> **REQUIREMENT**
Reproduce this listing in full.
**********
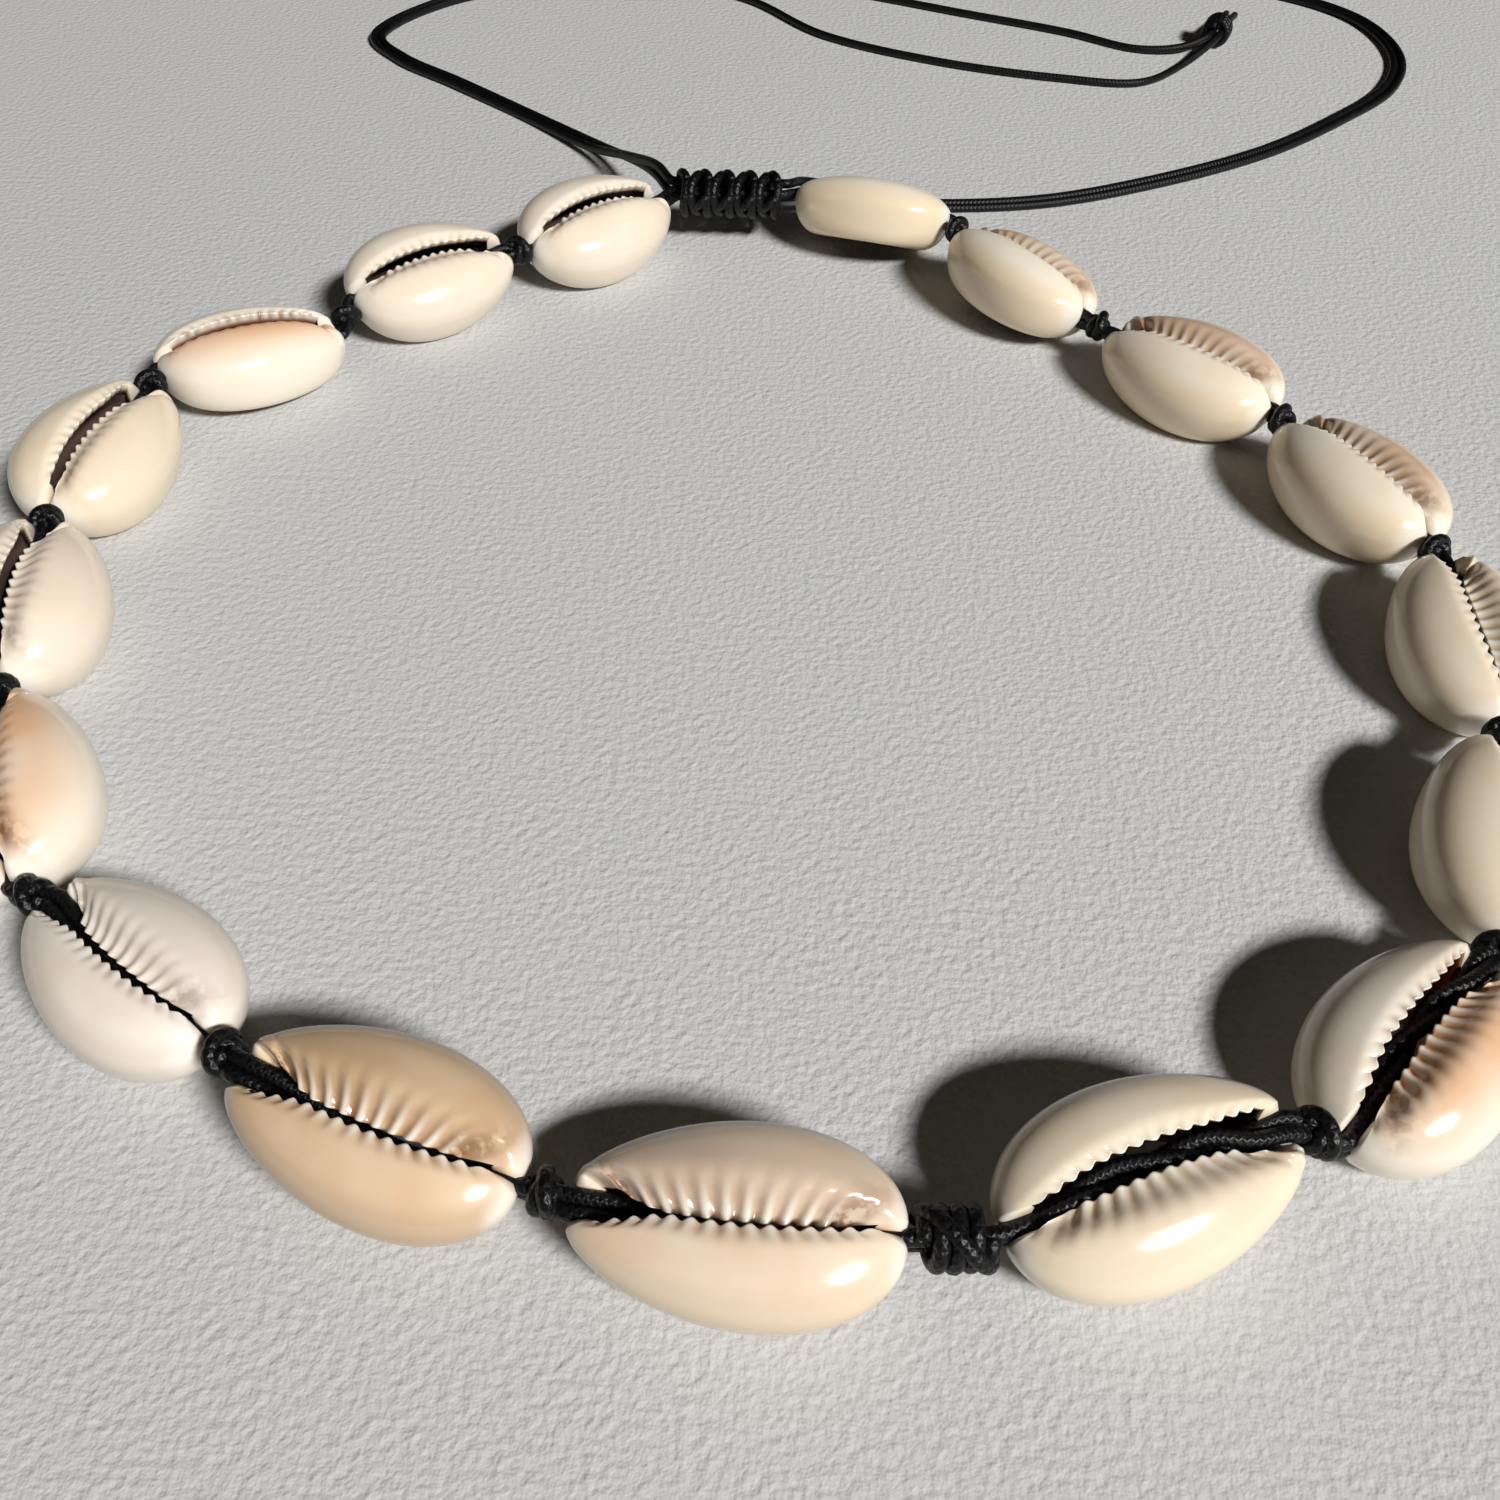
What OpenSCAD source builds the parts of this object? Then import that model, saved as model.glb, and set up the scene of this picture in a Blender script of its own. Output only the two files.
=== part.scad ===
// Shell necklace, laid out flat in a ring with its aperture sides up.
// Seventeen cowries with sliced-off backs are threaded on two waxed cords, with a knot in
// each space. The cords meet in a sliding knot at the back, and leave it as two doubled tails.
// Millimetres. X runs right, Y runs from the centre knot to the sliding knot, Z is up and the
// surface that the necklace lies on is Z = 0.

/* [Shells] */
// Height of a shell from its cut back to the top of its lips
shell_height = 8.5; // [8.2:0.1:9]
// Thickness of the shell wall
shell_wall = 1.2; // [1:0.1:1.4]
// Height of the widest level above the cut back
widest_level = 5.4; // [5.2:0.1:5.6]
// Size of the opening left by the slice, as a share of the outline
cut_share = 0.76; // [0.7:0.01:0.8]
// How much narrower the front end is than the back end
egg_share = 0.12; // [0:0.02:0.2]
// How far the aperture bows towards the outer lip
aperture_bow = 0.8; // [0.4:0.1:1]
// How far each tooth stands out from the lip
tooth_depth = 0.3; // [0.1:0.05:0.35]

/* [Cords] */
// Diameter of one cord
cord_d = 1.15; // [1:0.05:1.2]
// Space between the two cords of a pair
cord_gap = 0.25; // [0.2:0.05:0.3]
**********
> **THE OUTPUT**
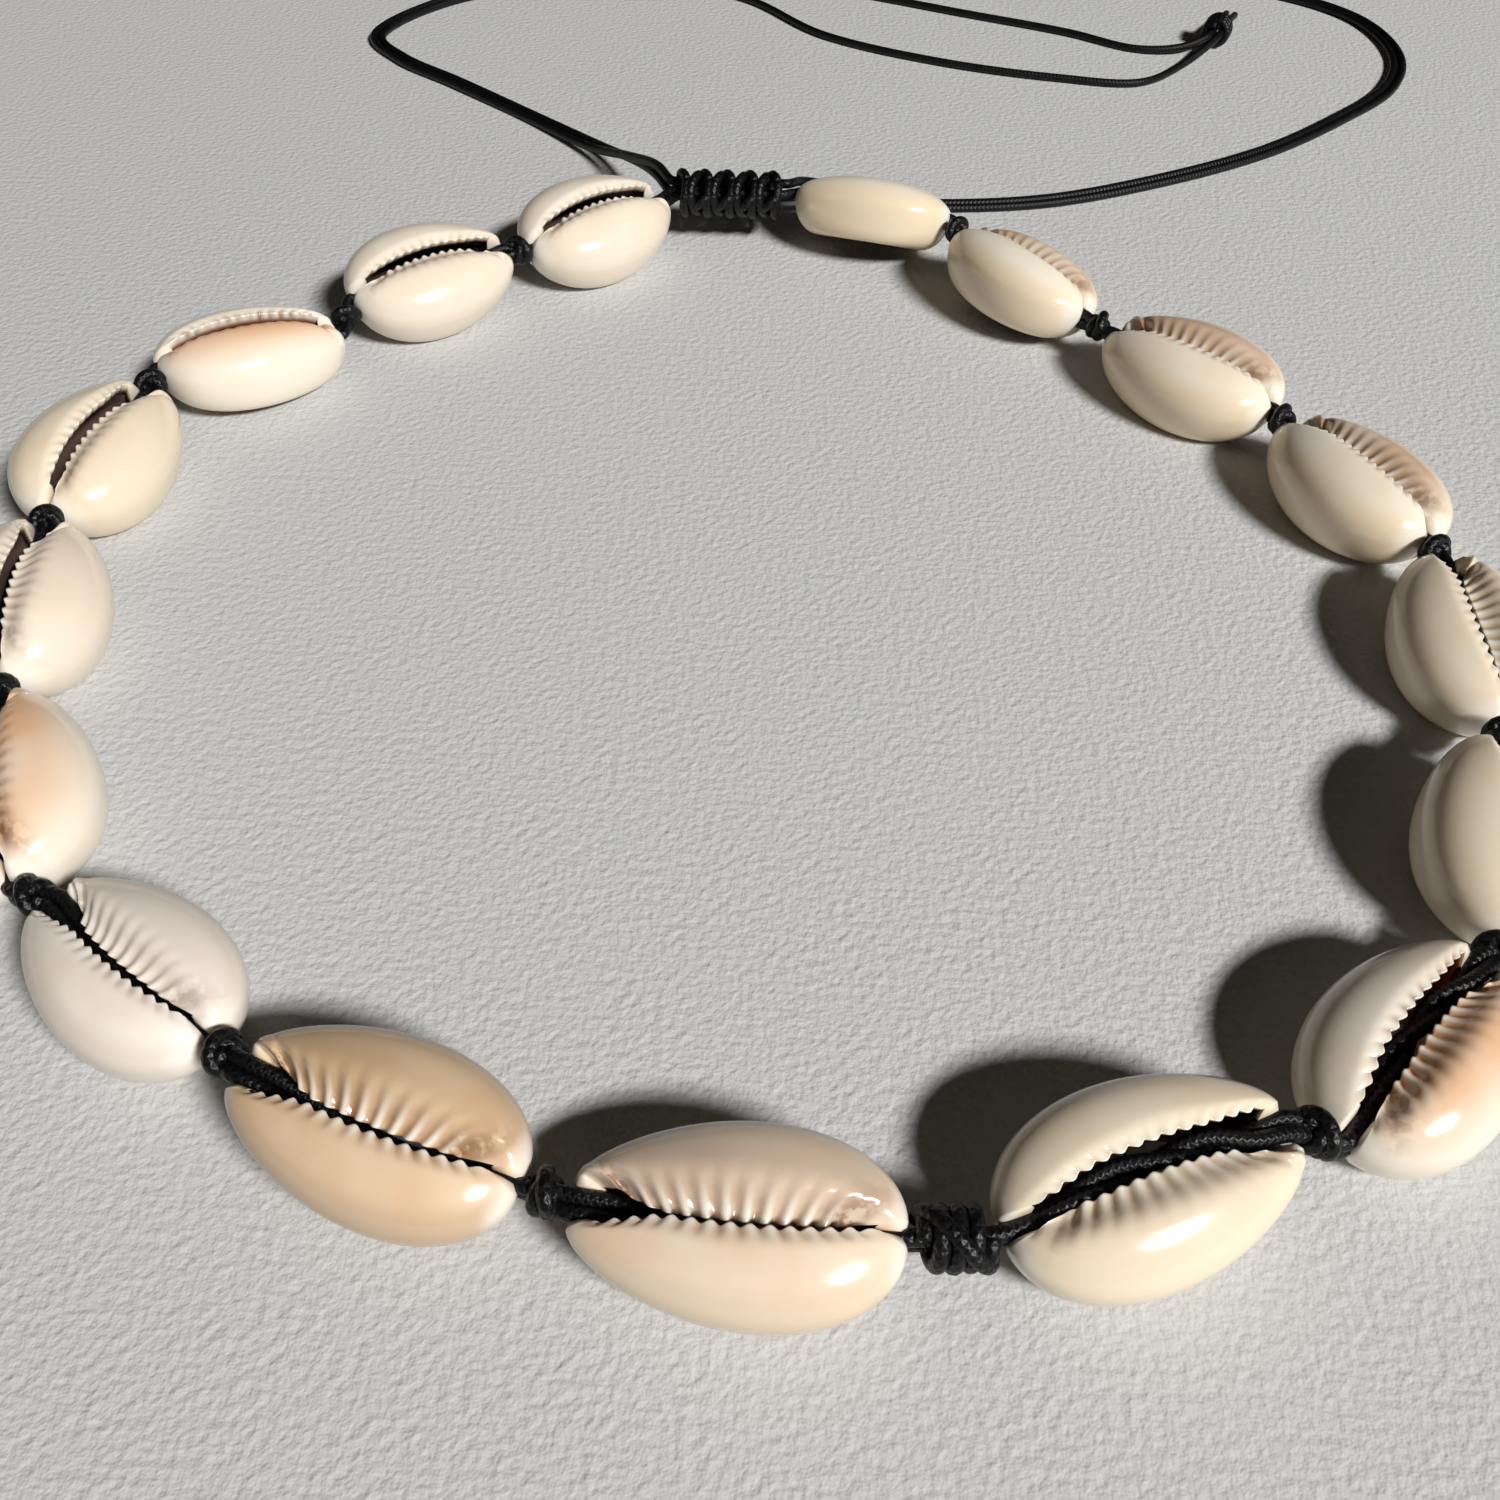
What OpenSCAD source builds the parts of this object? Then import that model, saved as model.glb, and set up the scene of this picture in a Blender script of its own. Output only the two files.
=== part.scad ===
// Shell necklace, laid out flat in a ring with its aperture sides up.
// Seventeen cowries with sliced-off backs are threaded on two waxed cords, with a knot in
// each space. The cords meet in a sliding knot at the back, and leave it as two doubled tails.
// Millimetres. X runs right, Y runs from the centre knot to the sliding knot, Z is up and the
// surface that the necklace lies on is Z = 0.

/* [Shells] */
// Height of a shell from its cut back to the top of its lips
shell_height = 8.5; // [8.2:0.1:9]
// Thickness of the shell wall
shell_wall = 1.2; // [1:0.1:1.4]
// Height of the widest level above the cut back
widest_level = 5.4; // [5.2:0.1:5.6]
// Size of the opening left by the slice, as a share of the outline
cut_share = 0.76; // [0.7:0.01:0.8]
// How much narrower the front end is than the back end
egg_share = 0.12; // [0:0.02:0.2]
// How far the aperture bows towards the outer lip
aperture_bow = 0.8; // [0.4:0.1:1]
// How far each tooth stands out from the lip
tooth_depth = 0.3; // [0.1:0.05:0.35]

/* [Cords] */
// Diameter of one cord
cord_d = 1.15; // [1:0.05:1.2]
// Space between the two cords of a pair
cord_gap = 0.25; // [0.2:0.05:0.3]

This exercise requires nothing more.